Marcelo Sammarco: Reflexões sobre a desestatização do Porto

Inclusão da autoridade portuária de Santos no programa do Governo Federal foi apenas o primeiro passo de uma tarefa não tão simples

Por: Marcelo Sammarco  -  15/01/20  -  22:10
Marcelo Sammarco: Reflexões sobre a desestatização do Porto
Marcelo Sammarco: Reflexões sobre a desestatização do Porto   Foto: Ilustração: Padron

Como já amplamente noticiado, a Santos Port Authority - SPA (atual denominação da Codesp, a autoridade portuária de Santos) foi incluída no programa de desestatização do governo federal. Este projeto deverá ser concluído no terceiro ano do mandato presidencial. Ou seja, em 2021.


Evidentemente, o anseio da comunidade portuária é de que a conclusão de todo este processo ocorra o mais breve possível. No entanto, não se trata de tarefa das mais simples. A desestatização implica na realização de estudos técnicos complexos e na implementação de uma série de medidas a fim de equilibrar as contas da companhia e equacionar questões sensíveis, como a dívida com o Instituto Portus (fundo de pensão dos portuários), dentre outros temas, o que demanda tempo.


Neste aspecto, a atual diretoria da SPA vem fazendo a “lição de casa”, concentrando esforços na recuperação da saúde financeira da empresa, com importantes resultados no primeiro ano de gestão. Em novembro de 2019, a companhia registrou superávit de R$ 138 milhões, contra uma herança negativa de R$ 468,72 milhões no ano anterior.


Além disso, já é possível notar a implementação de mecanismos de governança e controle, acesso à informações e documentos, dentre outras ferramentas de transparência e modernização. Tudo isso é necessário e ainda há muito a ser feito para que a empresa, enfim, possa estar pronta para ser desestatizada e, sobretudo, para que se torne atraente aos olhos da iniciativa privada.


Em paralelo às medidas de saneamento em curso, o Ministério da Infraestrutura encomendou junto ao BNDES (Banco Nacional de Desenvolvimento Econômico e Social) um estudo técnico sobre a privatização do Porto de Santos, com vistas a encontrar o modelo de desestatização mais adequado.

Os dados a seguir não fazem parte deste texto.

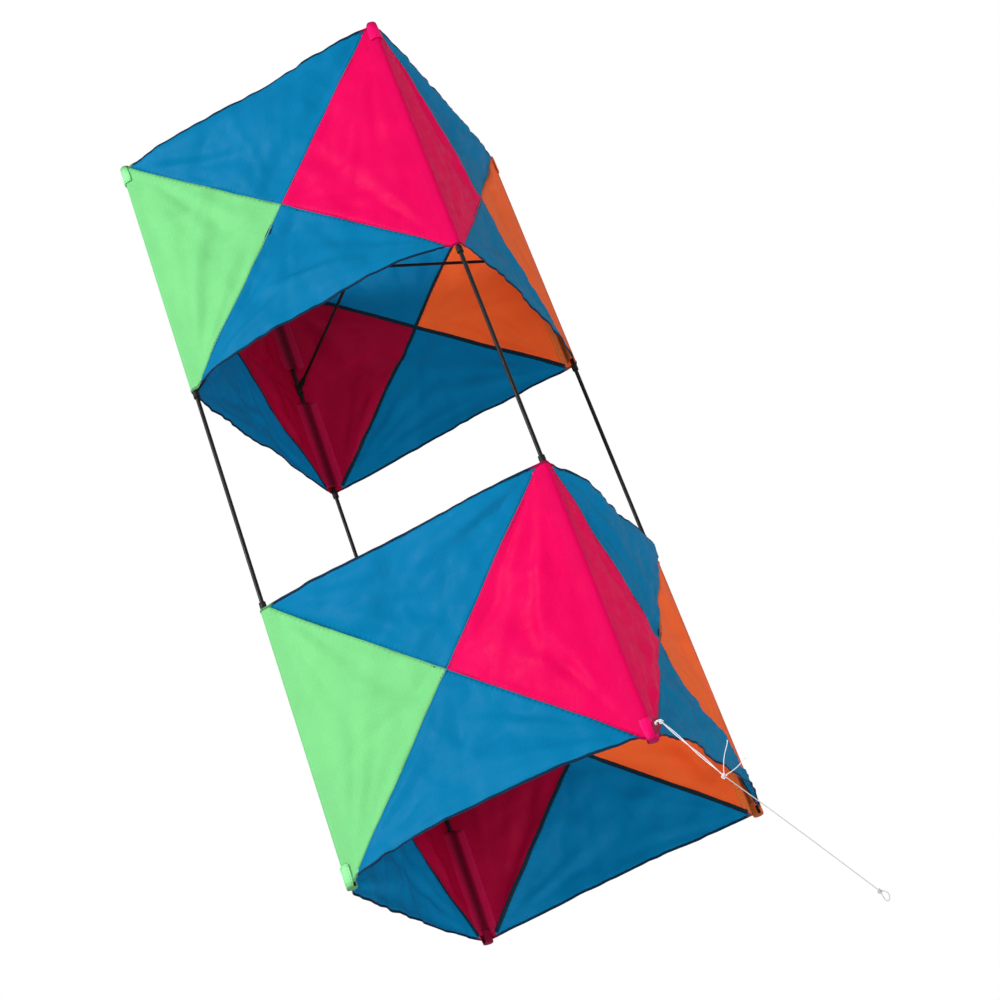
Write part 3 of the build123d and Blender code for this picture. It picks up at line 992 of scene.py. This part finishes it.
def route(name, points):
    """A smooth curve with these points as its control points."""
    data = bpy.data.curves.new(name, "CURVE")
    data.dimensions = "3D"
    spline = data.splines.new("NURBS")
    spline.points.add(len(points) - 1)
    for place, point in zip(spline.points, points):
        place.co = (*point, 1)
    spline.order_u = 3
    spline.use_endpoint_u = True
    spline.resolution_u = 60
    made = bpy.data.objects.new(name, data)
    bpy.context.scene.collection.objects.link(made)
    line = bpy.data.meshes.new_from_object(made.evaluated_get(bpy.context.evaluated_depsgraph_get()))
    path = np.array([tuple(vertex.co) for vertex in line.vertices])
    bpy.data.objects.remove(made)
    return path


def evenly(path, step):
    """Points a step apart along a path."""
    along = np.concatenate([[0], np.cumsum(np.linalg.norm(np.diff(path, axis=0), axis=1))])
    wanted = np.linspace(0, along[-1], max(2, int(round(along[-1] / step)) + 1))
    return np.stack([np.interp(wanted, along, path[:, part]) for part in range(3)], axis=1)


def carried(path, closed=False):
    """The direction along a path, and two directions square to it that don't twist."""
    if closed:
        ahead = unit(np.roll(path, -1, axis=0) - np.roll(path, 1, axis=0))
    else:
        ahead = unit(np.gradient(path, axis=0))
    side = np.cross(ahead[0], (0.31, 0.18, 0.93))
    sides = []
    for direction in ahead:
        side = side - direction * (side @ direction)
        side = side / np.linalg.norm(side)
        sides.append(side.copy())
    sides = np.array(sides)
    if closed:
        other = np.cross(ahead[0], sides[0])
        missed = math.atan2(sides[-1] @ other, sides[-1] @ sides[0])
        turns = -missed * np.arange(len(path)) / len(path)
        others = np.cross(ahead, sides)
        sides = sides * np.cos(turns)[:, None] + others * np.sin(turns)[:, None]
    return ahead, sides, np.cross(ahead, sides)


strand_count, strand_crowding = 3, 1.12


def laid_cord(path, diameter, pitch, around=7, closed=False, ends=None):
    """Strands twisted round a path, as one skin each; ends scales the cord at each point."""
    _, side, other = carried(path, closed)
    steps = np.linalg.norm(np.diff(path, axis=0), axis=1)
    along = np.concatenate([[0], np.cumsum(steps)])
    length = along[-1] + (np.linalg.norm(path[0] - path[-1]) if closed else 0)
    turns = max(1, round(length / pitch)) / length if closed else 1 / pitch
    strand_radius = strand_crowding * diameter / 2 / (1 + 1 / math.sin(math.pi / strand_count))
    reach = diameter / 2 - strand_radius
    thickness = np.ones(len(path)) if ends is None else ends
    circle = np.linspace(0, 2 * math.pi, around, endpoint=False)
    skins = []
    for strand in range(strand_count):
        angle = 2 * math.pi * (along * turns + strand / strand_count)
        offset = side * np.cos(angle)[:, None] + other * np.sin(angle)[:, None]
        middle = path + offset * (reach * thickness)[:, None]
        rings = [
            [middle[here] + (side[here] * math.cos(part) + other[here] * math.sin(part))
             * strand_radius * thickness[here] for part in circle] for here in range(len(path))]
        skins.append(skin(rings, closed))
    return skins


def overhand(centre, radius, cord, aim):
    """A tied overhand knot: one turn of cord passed through itself."""
    angle = np.linspace(0, 2 * math.pi, 90, endpoint=False)
    knot = np.stack([
        np.sin(angle) + 2 * np.sin(2 * angle), np.cos(angle) - 2 * np.cos(2 * angle),
        -1.25 * np.sin(3 * angle)], axis=1)
    knot *= (radius - cord / 2) / 3
    turned = Vector(aim).to_track_quat("Z", "X").to_matrix()
    return laid_cord(knot @ np.array(turned).T + centre, cord, cord * 3.2, closed=True)


hitch_knot, tow_knot, line_bend, line_end = (
    np.array(point) / 1000 for point in ((0, -9.8, -2.0), (0, -80, -101), (0, -158, -195), (0, -242, -300)))
bridle_run = tow_knot - hitch_knot
cord, tail_cord, path_step = 0.0011, 0.0010, 0.0005
hitch_lay, bridle_lay, tail_lay, line_lay = 0.0032, 0.0034, 0.0030, 0.0036

angle = np.linspace(0, 2 * math.pi, 72, endpoint=False)
hitch_skins, hitch_middle = [], -0.0045
for level, ring_radius in ((0.00052, 0.0040), (-0.00052, 0.00385)):
    turn_of_cord = np.stack([
        ring_radius * np.sin(angle) * 0.96, hitch_middle + ring_radius * np.cos(angle) * 1.02,
        level + 0.0002 * np.sin(2 * angle)], axis=1)
    hitch_skins += laid_cord(turn_of_cord, cord, hitch_lay, closed=True)
hitch_skins += overhand(hitch_knot, radius=0.0028, cord=0.0012, aim=bridle_run)
hitch = new_object("tow_hitch_cord", *together(hitch_skins))
finished(hitch, white_cord, ["tow_hitch"])

bridle_path = route("bridle_route", [hitch_knot, (hitch_knot + tow_knot) / 2, tow_knot])
bridle_line = evenly(bridle_path, path_step)
_, side, other = carried(bridle_line)
share = np.linspace(0, 1, len(bridle_line))
strand_gap, gap_swell, half_twists = 0.00062, 0.00025, 2.2
spread = strand_gap + gap_swell * np.sin(math.pi * share)
twist = half_twists * math.pi * share
strands = []
for sign in (-1, 1):
    offset = side * np.cos(twist)[:, None] + other * np.sin(twist)[:, None]
    strands += laid_cord(bridle_line + sign * offset * spread[:, None], cord, bridle_lay)
bridle = new_object("bridle_cord", *together(strands))
finished(bridle, white_cord, ["bridle_line"])

knot_skins = overhand(tow_knot, radius=0.0034, cord=0.0015, aim=bridle_run)
for tail_end, bow in (((0.021, 0.003, 0.038), 0.0030), ((0.030, -0.004, 0.013), -0.0022)):
    tip = tow_knot + np.array(tail_end)
    lean = unit(np.cross(np.array(tail_end), (0.0, 1.0, 0.2)))
    tail_path = evenly(route("tail_route", [
        tow_knot, tow_knot + np.array(tail_end) * 0.4 + lean * bow, tip - lean * bow * 0.5, tip]), path_step)
    fray = np.ones(len(tail_path))
    fray[-8:] = np.linspace(1.05, 1.35, 8)
    knot_skins += laid_cord(tail_path, tail_cord, tail_lay, ends=fray)
tow_tie = new_object("tow_knot_cord", *together(knot_skins))
finished(tow_tie, white_cord, ["tow_knot"])

line_path = route("line_route", [tow_knot, line_bend, line_end])
line_points = evenly(line_path, path_step)
# The thin line is painted grey: painted shade on the white cord, so that it shows against the white surround.
painted_shade_fine_cord = thread("painted_shade_fine_cord", (0.54, 0.53, 0.53, 1), (0.30, 0.30, 0.30, 1), 2600.0)
flying = new_object("flying_line_cord", *together(laid_cord(line_points, cord, line_lay, around=6)))
finished(flying, painted_shade_fine_cord, ["flying_line"])

run_out = unit(line_end - line_bend)
loop_angle = np.linspace(0, 2 * math.pi, 120, endpoint=False)
loop_side = np.cross(run_out, (1.0, 0.0, 0.0))
loop_middle, loop_half_length, loop_half_width = 0.0084, 0.0061, 0.0050
loop_path = (line_end + run_out * loop_middle
             - run_out * (loop_half_length * np.cos(loop_angle))[:, None]
             + loop_side * (
                 loop_half_width * np.sin(loop_angle) * (0.75 - 0.25 * np.cos(loop_angle)))[:, None])
loop_skins = laid_cord(loop_path, cord, line_lay, closed=True)
loop_skins += overhand(line_end, radius=0.0026, cord=0.0012, aim=run_out)
end_tie = new_object("line_end_loop_cord", *together(loop_skins))
finished(end_tie, painted_shade_fine_cord, ["line_end_loop"])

A expectativa é de que estes estudos sejam entregues ainda em 2020. E aqui reside uma importante questão: qual seria o melhor modelo para a desestatização do Porto de Santos? Algumas opções vêm sendo discutidas com maior ênfase nos últimos meses. Uma delas é a abertura de capital da empresa através de um IPO (Initial Public Offering - oferta pública de ações), com venda parcial de ações.


Existe também a possibilidade de privatização integral da companhia, com transferência total do controle da empresa ao setor privado. Outro modelo seria uma concessão apenas da gestão dos serviços operacionais à iniciativa privada.


A abertura de capital se apresenta como uma solução arrojada, na medida em que implicaria na consolidação da modernização e do profissionalismo que vem sendo implementados pela atual diretoria da SPA. Na privatização total, entretanto, há o receio de que um dos players do mercado adquira importante volume de cotas da empresa (ou a totalidade), passando a exercer influência nas decisões estratégicas da companhia de acordo com os interesses particulares do seu próprio negócio.


Na privatização parcial, o poder público teria poder de veto através de uma golden share (ação especial que garantiria à União o poder de veto nas decisões), o que limitaria esse fator, mas ainda assim haveria espaço para players diretamente interessados no mercado participarem do conselho de acionistas e, consequentemente, das estratégias e tomadas de decisões da empresa.


Por outro lado, na concessão de serviços operacionais, as decisões da companhia ficariam a cargo exclusivo do poder público. Em contrapartida, o Porto ganharia em agilidade na execução de serviços operacionais, como o aprofundamento e a manutenção do canal de navegação, a dragagem de berços de atracação e bacias de evolução, realização periódica de batimetrias, modernização e padronização de cabeços de amarração, implementação e aperfeiçoamento de sistemas, etc.


Os modelos aqui mencionados são interessantes e nenhum deles parece estar descartado neste estágio. O certo é que o tema merece muito estudo e discussão, levando-se em consideração a relevância do Porto de Santos para a economia regional e nacional.


Seja qual for o modelo adotado, é imprescindível que seja assegurado um equilíbrio na participação do poder público e do setor privado na gestão do Porto de Santos. Além disso, é importante que se consolide uma política de Estado para o sistema portuário que ultrapasse as fronteiras de futuras transições de governos, de forma que se dê continuidade aos importantes avanços projetados neste momento.